McPherson and Fosnaught were the two contenders for last season's Stock championship, but McPherson wound up with a 39-point advantage. That was thanks to five victories to one for Fosnaught and eight heat race victories to three for Fosnaught. Heat races should not be overlooked because those points add up. McPherson scored 80 points for his heat victories to Fosnaught's 30 points.

“I think a lot of that had to deal with pill pulls,” Fosnaught said. “I had a lot of bad numbers and had to work my way through the field. I actually made every race through the heat race and into the pill draw except for one, and that night they docked me two positions after they said I jumped the start.

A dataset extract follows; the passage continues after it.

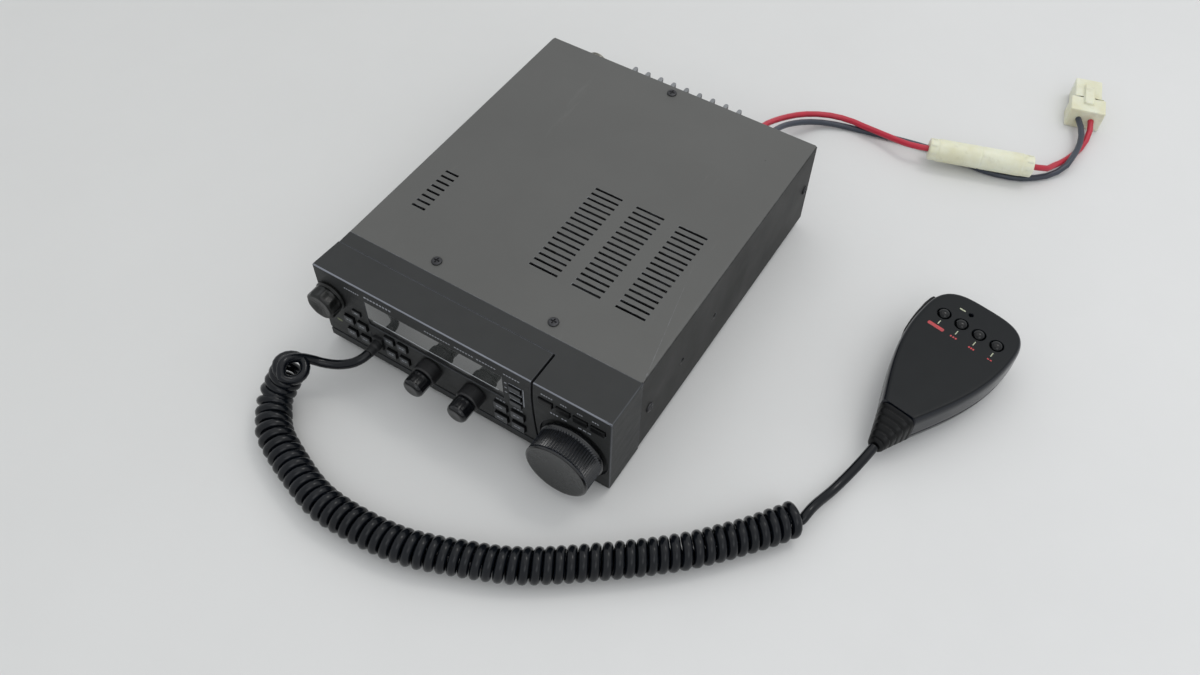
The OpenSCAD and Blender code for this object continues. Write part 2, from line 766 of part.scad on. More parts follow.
module mic_button(i) {
    color(black) at_mic() translate([mic_button_x[i], mic_button_y, 0]) rotate_extrude()
        polygon([
            [0, mic_top - 7], [mic_button_r - 1, mic_top - 7], [mic_button_r - 1, mic_top - 3.7],
            [mic_button_r + 0.8, mic_top - 3.7], [mic_button_r + 0.8, mic_top - 2.6],
            [mic_button_r, mic_top - 2.6], [mic_button_r, mic_top + 0.6],
            [mic_button_r - 1, mic_top + 1.4], [0, mic_top + 1.7]
        ]);
}

// ---- Cords ----

module mic_plug() {
    color(black) {
        around_jack(jack_mouth, [y_front - 2, y_board - 2], -0.15);
        rod_y(jack_pos[0], y_front - 9, jack_pos[1], 3.2, 8);
    }
}

module mic_cord_lead() {
    color(black) tube(lead_route, cord_d, 10);
}

module mic_cord_coil() {
    color(black) tube(coil_route, coil_d, 12);
}

module mic_cord_tail() {
    color(black) tube(tail_route, cord_d, 10);
}

module red_lead() {
    color("#c8324a") {
        tube(concat(red_route, [in_holder(-holder_l / 2), in_holder(-fuse_l / 2)]), lead_d, 8);
        tube(concat([in_holder(fuse_l / 2), in_holder(holder_l / 2)], red_route_end, [at_entry(4)]),
            lead_d, 8);
    }
}

module black_lead() {
    color("#34383f") tube(concat(black_route, [at_entry(-4)]), lead_d, 8);
}

module fuse_holder() {
    color(ivory) translate(holder_pos) rotate([0, 90, holder_turn]) difference() {
        cylinder(r = holder_r, h = holder_l, center = true);
        cylinder(r = lead_d / 2 + 0.2, h = holder_l + 2, center = true);
        cylinder(r = fuse_r + 0.1, h = fuse_l, center = true);
    }
    color("#d8d8d8") translate(holder_pos) rotate([0, 90, holder_turn])
        cylinder(r = fuse_r, h = fuse_l - 0.2, center = true);
}

// Two-pin plug with a wide neck, a latch rib and two slots for the pins, one upright and one flat
module power_plug() {
    pin_slot = [3.6, 8.6];
    color(ivory) at_plug() difference() {
        union() {
            slab([-plug_w / 2, plug_w / 2], [0, plug_neck], [0, plug_h]);
            slab([2.5 - plug_w / 2, plug_w / 2 - 2.5], [plug_neck - over, plug_l], [0.5, plug_h - 0.5]);
            slab([-3, 3], [6, plug_l - 8], [plug_h - over, plug_h + 2]);
        }
        slab([-5.6, pin_slot[0] - 5.6], [plug_neck + 4, plug_l + over],
            [(plug_h - pin_slot[1]) / 2, (plug_h + pin_slot[1]) / 2]);
        slab([-1, pin_slot[1] - 1], [plug_neck + 4, plug_l + over],
            [(plug_h - pin_slot[0]) / 2, (plug_h + pin_slot[0]) / 2]);
    }
}

module at_plug() {
    translate([plug_pos[0], plug_pos[1], 0]) rotate([0, 0, plug_turn]) children();
}

chassis_frame();
top_cover();
bottom_cover();
front_bezel();
heat_sink();
antenna_connector();
power_grommet();
rubber_feet();
cover_screws();
main_board();
speaker();
tuning_encoder();
speaker_jack();
main_dial();
function_button(0);  // function_button_1
function_button(1);  // function_button_2
function_button(2);  // function_button_3
function_button(3);  // function_button_4
head_front();
head_rear();
display_window();
head_board();
channel_knob();
inner_knob(volume_pos);  // volume_knob
outer_ring(volume_pos);  // volume_ring
inner_knob(squelch_pos);  // squelch_knob
outer_ring(squelch_pos);  // squelch_ring
mode_key();
side_key(0);  // side_key_1
side_key(1);  // side_key_2
side_key(2);  // side_key_3
scan_key(0);  // scan_key_1
scan_key(1);  // scan_key_2
scan_key(2);  // scan_key_3
scan_key(3);  // scan_key_4
keypad_key(0);  // keypad_key_1
keypad_key(1);  // keypad_key_2
keypad_key(2);  // keypad_key_3
keypad_key(3);  // keypad_key_4
keypad_key(4);  // keypad_key_5
keypad_key(5);  // keypad_key_6
keypad_key(6);  // keypad_key_7
keypad_key(7);  // keypad_key_8
mic_front_shell();
mic_rear_shell();
mic_board();
mic_strain_relief();
talk_bar();
mic_button(0);  // mic_button_1
mic_button(1);  // mic_button_2
mic_button(2);  // mic_button_3
mic_button(3);  // mic_button_4
mic_plug();
mic_cord_lead();
mic_cord_coil();
mic_cord_tail();
red_lead();
black_lead();
fuse_holder();
power_plug();
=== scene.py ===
from math import cos, hypot, pi, radians, sin

import bmesh
import bpy
from mathutils import Matrix, Vector, noise


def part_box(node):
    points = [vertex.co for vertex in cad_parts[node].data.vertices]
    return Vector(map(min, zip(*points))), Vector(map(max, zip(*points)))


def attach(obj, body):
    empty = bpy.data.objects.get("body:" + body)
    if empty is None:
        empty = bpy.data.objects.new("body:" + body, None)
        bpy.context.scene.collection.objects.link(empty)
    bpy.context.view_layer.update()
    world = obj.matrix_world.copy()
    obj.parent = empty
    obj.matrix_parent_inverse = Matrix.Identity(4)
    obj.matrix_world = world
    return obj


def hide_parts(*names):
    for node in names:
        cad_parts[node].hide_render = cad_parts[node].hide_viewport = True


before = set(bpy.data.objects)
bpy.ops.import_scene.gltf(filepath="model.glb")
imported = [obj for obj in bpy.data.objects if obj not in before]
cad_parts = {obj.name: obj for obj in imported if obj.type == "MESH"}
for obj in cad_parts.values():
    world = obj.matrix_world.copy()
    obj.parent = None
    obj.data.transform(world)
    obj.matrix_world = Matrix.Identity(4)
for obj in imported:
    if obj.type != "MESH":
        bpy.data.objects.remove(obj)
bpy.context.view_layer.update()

# Looks of the mobile transceiver. Lengths are in metres; MM turns millimetres into them.
MM = 0.001

# Planes of the case and the head, read from the frame
Y_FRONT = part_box("front_bezel")[0][1]
Z_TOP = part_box("front_bezel")[1][2]
X_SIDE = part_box("top_cover")[1][0]
Y_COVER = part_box("top_cover")[0][1]
Y_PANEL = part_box("heat_sink")[1][1]


def middle(node):
    """Centre of a CAD node's box."""
    low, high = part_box(node)
    return (Vector(low) + Vector(high)) / 2


# ---- Camera ----

CAMERA_PLACE = Vector((217.1, -334.7, 473.8)) * MM
CAMERA_AZIMUTH = 31.06
CAMERA_ELEVATION = 53.15
CAMERA_ROLL = 1.35
CAMERA_LENS = 31.52


def add_camera():
    az, el, roll = (radians(a) for a in (CAMERA_AZIMUTH, CAMERA_ELEVATION, CAMERA_ROLL))
    back = Vector((sin(az) * cos(el), -cos(az) * cos(el), sin(el)))
    level = Vector((cos(az), sin(az), 0))
    upright = back.cross(level)
    right = cos(roll) * level + sin(roll) * upright
    up = cos(roll) * upright - sin(roll) * level
    camera = bpy.data.objects.new("camera", bpy.data.cameras.new("camera"))
    camera.data.lens = CAMERA_LENS
    camera.data.sensor_width = 36
    camera.data.clip_start = 0.01
    turn = Matrix((right, up, back)).transposed().to_4x4()
    camera.matrix_world = Matrix.Translation(CAMERA_PLACE) @ turn
    bpy.context.scene.collection.objects.link(camera)
    bpy.context.scene.camera = camera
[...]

“But really, Corey was good all season. But he did have a lot of good numbers and starting positions, and that means a lot in the heats races. The year before Mike Miller, who won the championship, won the most heats. So they definitely help. I think we were ready to go right away off the truck, no matter if the track was slick or tacky. I think a lot more of that had to do with Corey.”

Fosnaught has made some substantial changes to his car the past two seasons, and it's helped him become more consistent.

“I really think a lot of it was just how the car handled rather than me being so much better,” said Fosnaught, now in his eighth season. “Chris Schneider built a new rear end for us, and we did an all-new front suspension.

“We always ran a 406 engine, but this is the first year we have gone to the 358. We were supposed to go to that at the beginning of last year, but it wasn't done. Plus, we were running so well that I told my engine builder, Mike Ingraham, that as long as the 406 stayed together we would run that and then we'd make the change for this year.”

There are differences between the two engines, and it will take a few weeks for Fosnaught to acclimate himself to the change, but there really should not be any glaring issues.

“The 358 has less torque and more horsepower,” Fosnaught said. “Honestly I don't know yet where the difference will be on tracks because I have run it on a slick track and a tacky track, and it is fast on both. The old engine was really torquey, and you had to work the throttle. With this one I don't have to do that. It's easier with this one; I don't seem to spin the tires.”